A: We will first consult with the client to understand what they are looking for in a sponsorship. We’ll do market research to study what their company represents, and who best aligns with their brand. We then handle talent procurement by working directly to contract the individual or team our client wants to work with. We represent the company, basically as an agent and negotiate on their behalf.
After the talent piece is secured, we’ll design a marketing plan involving both parties and execute it. That’s the activation phase. For example, our client Red Bull wanted to work with Rickie Fowler on an event that would showcase Rickie’s talent, Red Bull’s visionary take on sporting events and the Red Bull brand.
We facilitated a sponsorship of Rickie as his official energy drink and utilized Red Bull branded golf towel and water bottle (which can be seen anytime he enters a tournament). We then worked with Red Bull to create, develop, and execute a new, innovative event.
We ultimately put together a series of “urban golf courses” throughout the country, the first of which took place in Washington, D.C. where Rickie made a hole-in-one in between two office buildings with a 130 yard blind shot.
The hospitality side of the job works separately from that process, in the sense that it isn’t dependent on a sponsorship. If one of our clients want to take their key leadership, customers, or their top sellers to an event, we will provide a tailored package including travel, accommodations, tickets, hospitality, celebrity appearances, and anything else along the way. The package is created based on their needs and budget. This is my arena, so I will often travel with the client to ensure everything runs smoothly and provide assistance on site.
Q: What is your favorite part of your job?
A: I like that no day, project, or event is the same and it’s humbling to work with people who I truly look up to. Patrick McGee, my boss and the founder of ProVentures, is a great mentor, and my clients provide a different perspective into business. It goes without saying, the athletes I work with are definitely a highlight It’s nice to get to know them in a unique setting.
I also appreciate the challenge of tailoring our services to our clients’ distinct needs. There’s no template to refer to, everything I work on with a client will have a completely original result. I enjoy the creativity.
Q: How did you get started at ProVentures?
A: My graduate program required us to intern, and my first internship was with a sports marketing company who shared office space with ProVentures. I became really interested in what ProVentures was doing and started to get to know Patrick. At that time ProVentures was beginning work with KFC, which wanted to sponsor the Association of Volleyball Professionals Tour.
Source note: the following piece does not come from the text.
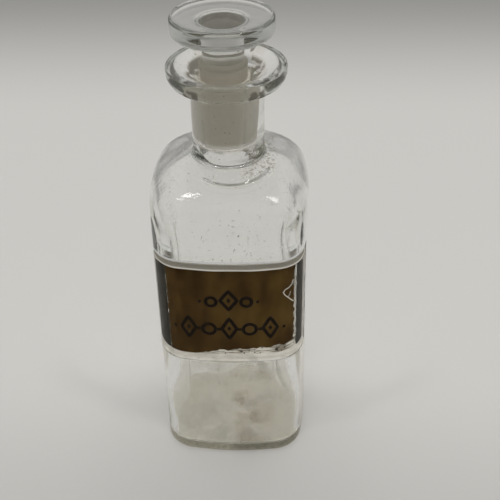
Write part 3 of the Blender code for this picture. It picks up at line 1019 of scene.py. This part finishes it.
class DryResidue(bpy.types.Operator):
    """Dries a thin closed film of residue just off the cavity's walls and floor."""

    bl_idname = "pharmacy.dry_residue"
    bl_label = "Dry the residue"

    def execute(self, context):
        body, plan = settings().body, body_plan()
        angle, along, recess = body_grid(plan, body, settings().panel)
        lift, thick = FILM_LIFT, FILM_THICKNESS
        outer = cavity_walls(angle, along, plan, body, recess, body.film_top, lift)
        inner = cavity_walls(angle, along, plan, body, recess, body.film_top, lift + thick)
        grid = np.concatenate([outer[::-1], inner])
        floor = body.push_up_height + body.floor
        first, last = (0.0, 0.0, floor + lift), (0.0, 0.0, floor + lift + thick)
        film = loft("dried_residue", first, grid, last, residue_finish())
        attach(film, "bottle_body")
        return {"FINISHED"}


class GrindStopper(bpy.types.Operator):
    """Turns the stopper: a flat disc head, a short shank and a tapered plug ground to its bore."""

    bl_idname = "pharmacy.grind_stopper"
    bl_label = "Grind the stopper"

    def execute(self, context):
        stopper = settings().stopper
        columns = stopper.columns
        angle = np.linspace(0, 2 * math.pi, columns, endpoint=False)
        radius, height = self.profile(stopper)
        shift = (stopper_low.x + stopper_high.x) / 2
        wave = 0.00005 * (ripple(angle, height, 31, (0.01, 0.04)) - 1)
        calm = fade((height - stopper.plug_top) / 0.004) * fade((radius - 0.004) / 0.003)
        grid = rings(angle, radius + wave * calm, height, shift)
        first, last = (shift, 0.0, stopper_low.z), (shift, 0.0, stopper_high.z)
        piece = loft("ground_stopper", first, grid, last, stopper_finish())
        z = height[:, 0]
        ground = fade((stopper.plug_top + stopper.plug_shoulder + 0.0002 - z) / GROUND_EDGE)
        add_attribute(piece, "ground", np.append(np.repeat(ground, columns), [1, 0]))
        piece.visible_shadow = False
        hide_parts("stopper")
        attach(piece, "stopper_body")
        return {"FINISHED"}

    def profile(self, stopper):
        """Radii and heights from the plug's foot up to the head's top: a chamfer, the taper, the
        cone to the shank, a fillet, and the head's two rounded edges as quarter circles."""
        head_radius = (stopper_high.x - stopper_low.x) / 2
        head_top, foot = stopper_high.z, stopper_low.z
        head_bottom = head_top - stopper.head_thickness
        flat = np.linspace(0.1, 1, 6) * (plug_radius(foot, stopper) - stopper.plug_edge)
        parts = [(flat, np.full(6, foot))]
        height = np.linspace(foot + stopper.plug_edge, stopper.plug_top, 24)
        parts.append((plug_radius(height, stopper), height))
        cone = np.linspace(0, 1, 7)[1:]
        inwards = (stopper.plug_radius - stopper.shank_radius) * fade(cone)
        height = stopper.plug_top + stopper.plug_shoulder * cone
        parts.append((stopper.plug_radius - inwards, height))
        fillet_foot = head_bottom - stopper.shank_fillet
        height = np.linspace(stopper.plug_top + stopper.plug_shoulder, fillet_foot, 10)[1:-1]
        parts.append((np.full(8, stopper.shank_radius), height))
        turns = np.linspace(0, RIGHT_ANGLE, 10)
        radius = stopper.shank_radius + stopper.shank_fillet * (1 - np.cos(turns))
        parts.append((radius, fillet_foot + stopper.shank_fillet * np.sin(turns)))
        middle = np.linspace(radius[-1], head_radius - stopper.bottom_round, 8)[1:-1]
        parts.append((middle, np.full(6, head_bottom)))
        radius = head_radius - stopper.bottom_round * (1 - np.sin(turns))
        parts.append((radius, head_bottom + stopper.bottom_round * (1 - np.cos(turns))))
        radius = head_radius - stopper.top_round * (1 - np.cos(turns))
        parts.append((radius, head_top - stopper.top_round * (1 - np.sin(turns))))
        radius = np.linspace(head_radius - stopper.top_round, 0.0005, 14)[1:]
        parts.append((radius, np.full(13, head_top)))
        radius, height = (np.concatenate(values) for values in zip(*parts))
        return column(radius), column(height)


# ---------------------------------------------------------------- the label panel


def edge_line(points, at):
    """Straight lines between a border's points."""
    where, value = zip(*points)
    return np.interp(at, where, value)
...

I offered to handle this client from start to finish as a way to prove myself. I did it, and traveled the country to make sure the sponsorship was a success. I was hired three years ago, after my graduation from Georgetown.
Q: What advice would you give to current students interested in your field?
A: Network. But don’t just spam a thousand people on LinkedIn – actually get to know people and make meaningful connections with them. You can learn a lot from experienced professionals, and you never know what kind of opportunities will arise.
I would recommend students should focus on the long term. You might get offers out of school that promise more money more quickly, but think about your future and be sure to take the job in which you can see yourself advancing down the line. Don’t be afraid to make mistakes. I was really focused on money when I graduated, but I knew I’d get to where I wanted to be financially with time and hard work. Cutting corners won’t get you there.
Lastly, don’t be afraid of unpaid internships – embrace them. You won’t get anywhere without experience, so sometimes you have to suck it up and eat Ramen Noodles for a few months while you gain that experience.